The input

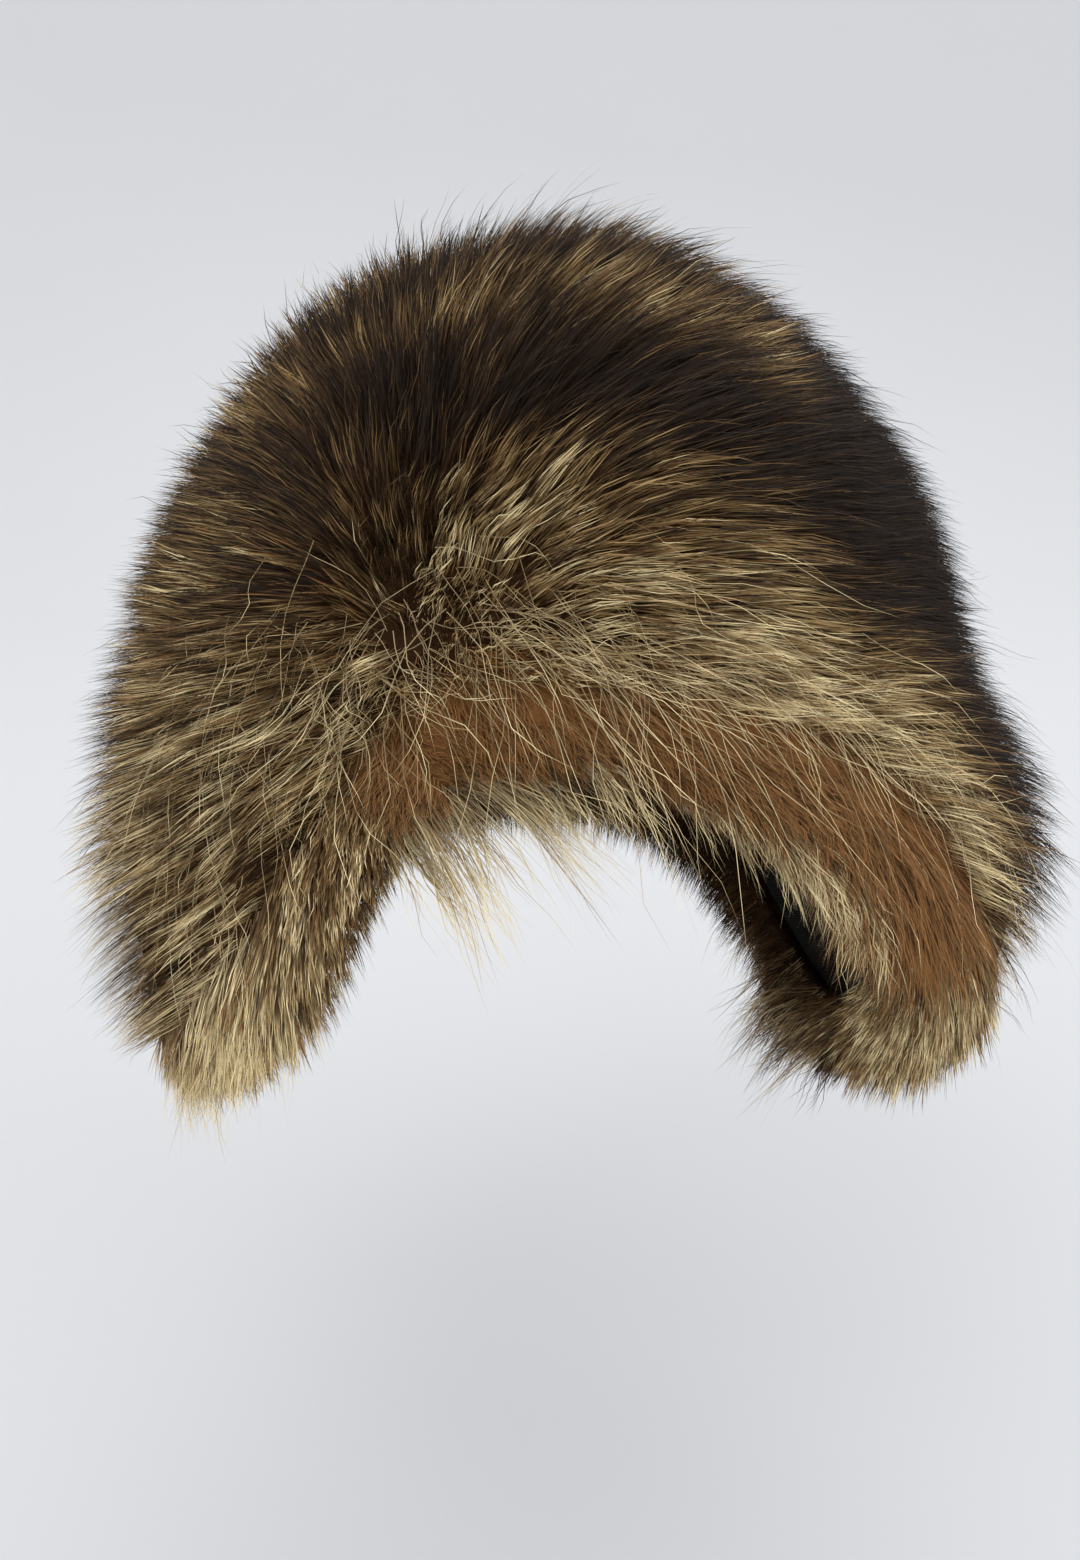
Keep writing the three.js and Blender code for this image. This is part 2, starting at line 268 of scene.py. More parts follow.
* * *
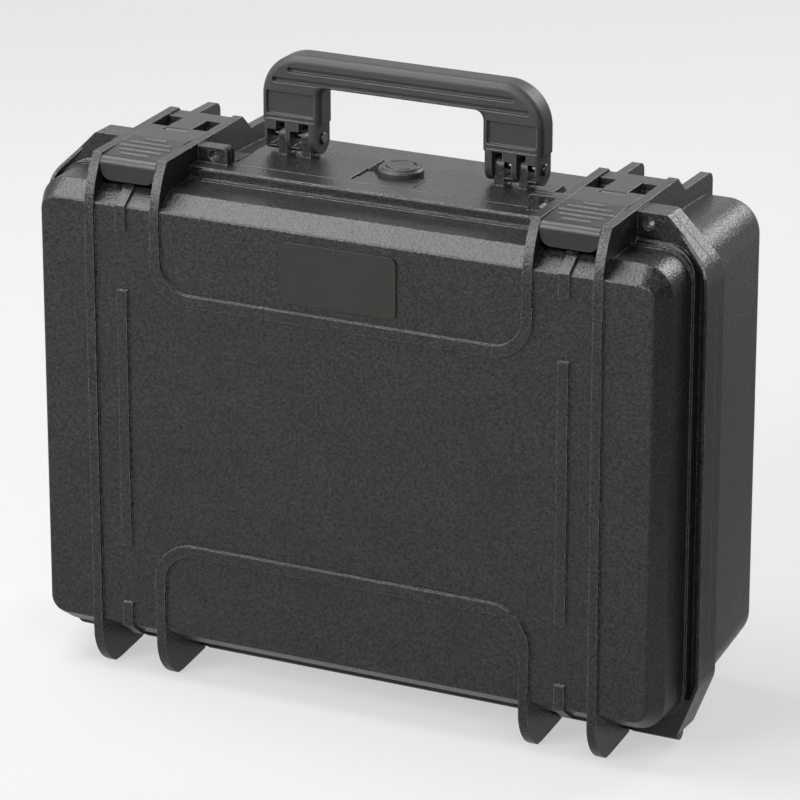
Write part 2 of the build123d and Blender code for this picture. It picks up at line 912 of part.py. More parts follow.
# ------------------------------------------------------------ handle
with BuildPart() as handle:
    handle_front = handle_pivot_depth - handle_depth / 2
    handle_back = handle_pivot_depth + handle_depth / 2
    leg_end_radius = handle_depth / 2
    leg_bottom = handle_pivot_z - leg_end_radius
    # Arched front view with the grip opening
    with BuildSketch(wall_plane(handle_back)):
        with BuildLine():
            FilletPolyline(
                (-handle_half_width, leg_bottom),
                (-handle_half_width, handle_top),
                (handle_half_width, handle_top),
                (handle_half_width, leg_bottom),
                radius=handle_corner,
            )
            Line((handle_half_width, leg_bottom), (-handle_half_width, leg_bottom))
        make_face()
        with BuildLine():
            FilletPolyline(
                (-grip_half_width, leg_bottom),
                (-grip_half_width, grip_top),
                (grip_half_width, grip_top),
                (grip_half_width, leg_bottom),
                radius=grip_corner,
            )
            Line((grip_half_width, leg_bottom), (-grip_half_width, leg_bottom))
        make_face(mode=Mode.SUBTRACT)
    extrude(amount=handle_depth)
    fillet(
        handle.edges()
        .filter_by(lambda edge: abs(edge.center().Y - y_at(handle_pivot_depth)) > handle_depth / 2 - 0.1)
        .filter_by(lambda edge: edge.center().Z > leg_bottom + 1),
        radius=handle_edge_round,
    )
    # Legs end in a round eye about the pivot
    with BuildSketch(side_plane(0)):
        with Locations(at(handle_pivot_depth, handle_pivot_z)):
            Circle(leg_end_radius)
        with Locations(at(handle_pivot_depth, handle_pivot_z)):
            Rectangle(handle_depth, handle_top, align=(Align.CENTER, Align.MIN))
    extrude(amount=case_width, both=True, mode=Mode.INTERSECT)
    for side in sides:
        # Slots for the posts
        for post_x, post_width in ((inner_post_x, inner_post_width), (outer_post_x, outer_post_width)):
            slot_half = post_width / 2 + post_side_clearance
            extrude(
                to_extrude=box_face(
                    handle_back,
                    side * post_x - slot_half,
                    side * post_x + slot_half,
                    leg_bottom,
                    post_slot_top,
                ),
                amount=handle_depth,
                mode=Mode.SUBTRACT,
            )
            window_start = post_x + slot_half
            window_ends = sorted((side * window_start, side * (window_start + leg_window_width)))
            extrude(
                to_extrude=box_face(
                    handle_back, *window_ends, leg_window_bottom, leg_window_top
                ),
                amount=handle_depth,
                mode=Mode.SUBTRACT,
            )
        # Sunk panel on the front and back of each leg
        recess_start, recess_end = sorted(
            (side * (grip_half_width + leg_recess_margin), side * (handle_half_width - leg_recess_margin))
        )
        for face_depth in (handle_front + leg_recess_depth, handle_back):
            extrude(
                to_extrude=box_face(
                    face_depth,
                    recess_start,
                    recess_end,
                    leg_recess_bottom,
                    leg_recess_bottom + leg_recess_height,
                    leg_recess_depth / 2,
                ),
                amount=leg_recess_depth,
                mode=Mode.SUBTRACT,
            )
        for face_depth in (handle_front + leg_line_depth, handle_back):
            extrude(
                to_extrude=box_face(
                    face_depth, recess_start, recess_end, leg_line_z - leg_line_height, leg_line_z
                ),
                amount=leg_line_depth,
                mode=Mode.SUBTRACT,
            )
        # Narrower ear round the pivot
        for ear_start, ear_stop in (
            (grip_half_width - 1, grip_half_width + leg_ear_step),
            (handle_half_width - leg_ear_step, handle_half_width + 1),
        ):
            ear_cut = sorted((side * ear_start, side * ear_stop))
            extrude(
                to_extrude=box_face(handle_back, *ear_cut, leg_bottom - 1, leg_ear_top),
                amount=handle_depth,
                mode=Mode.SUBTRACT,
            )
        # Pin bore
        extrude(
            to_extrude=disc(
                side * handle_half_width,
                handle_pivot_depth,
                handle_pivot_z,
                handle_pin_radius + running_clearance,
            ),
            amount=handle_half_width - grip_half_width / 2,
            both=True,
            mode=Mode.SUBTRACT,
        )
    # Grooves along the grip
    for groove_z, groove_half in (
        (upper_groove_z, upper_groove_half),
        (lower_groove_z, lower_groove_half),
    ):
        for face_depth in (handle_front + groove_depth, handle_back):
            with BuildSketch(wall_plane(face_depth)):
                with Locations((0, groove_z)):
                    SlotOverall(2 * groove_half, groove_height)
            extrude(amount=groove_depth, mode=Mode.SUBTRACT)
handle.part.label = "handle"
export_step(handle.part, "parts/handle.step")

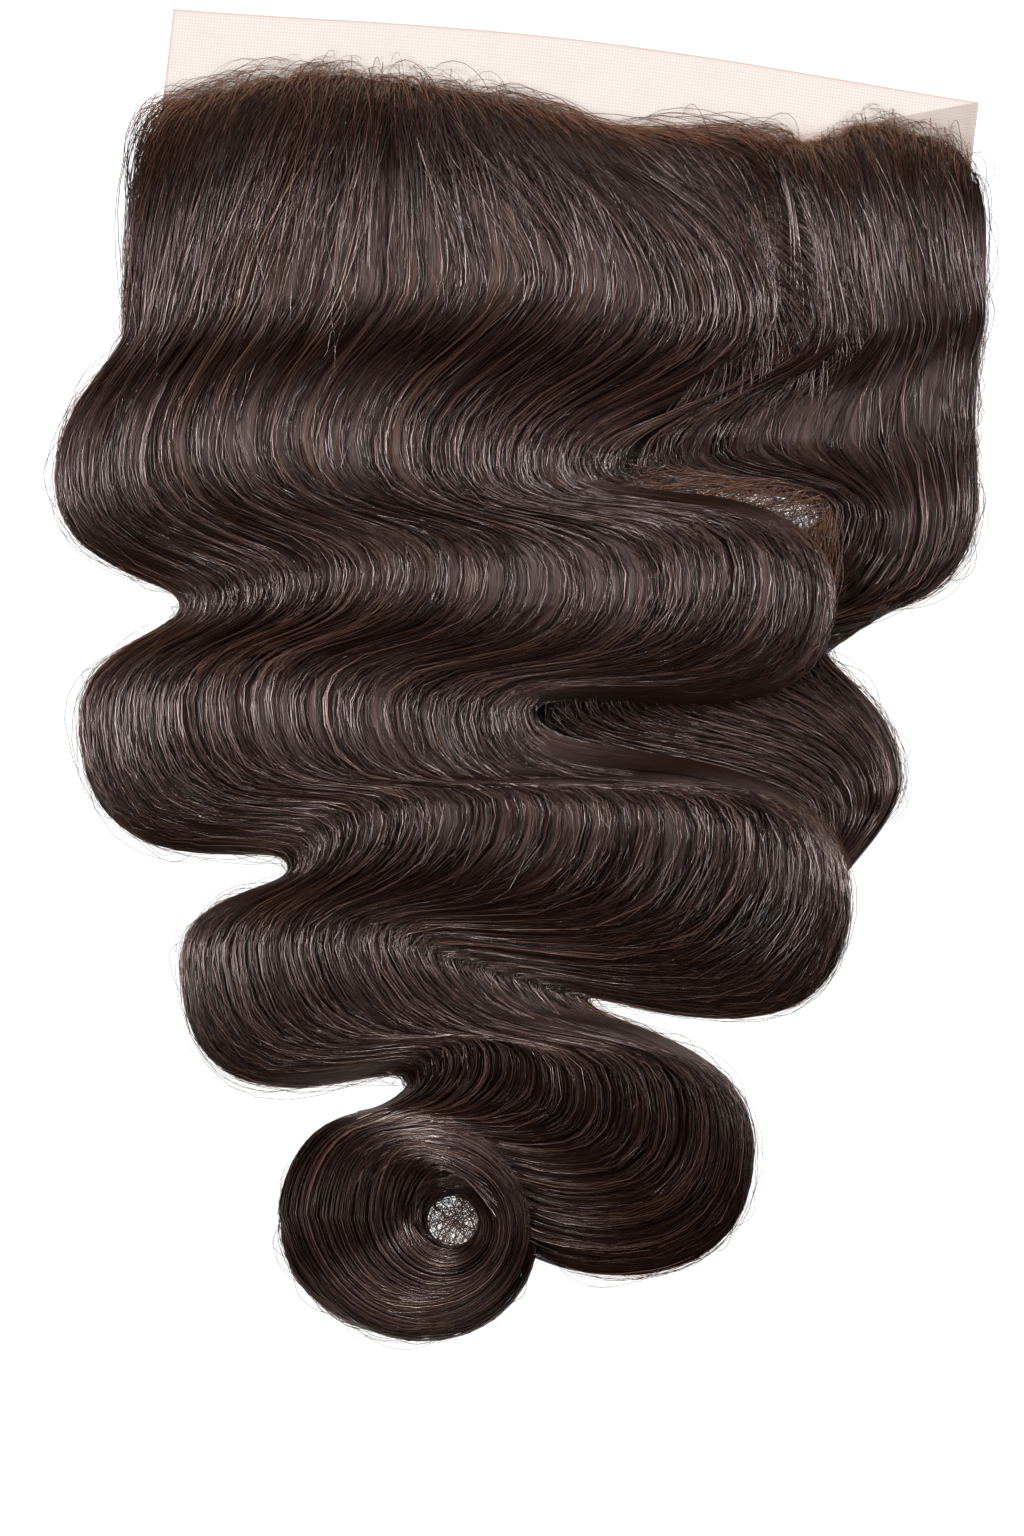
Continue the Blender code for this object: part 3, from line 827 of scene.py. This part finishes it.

Goal
Among the entries above, how many lines hold the string "parts"? Respond with nothing but the number.

Solved exercise
3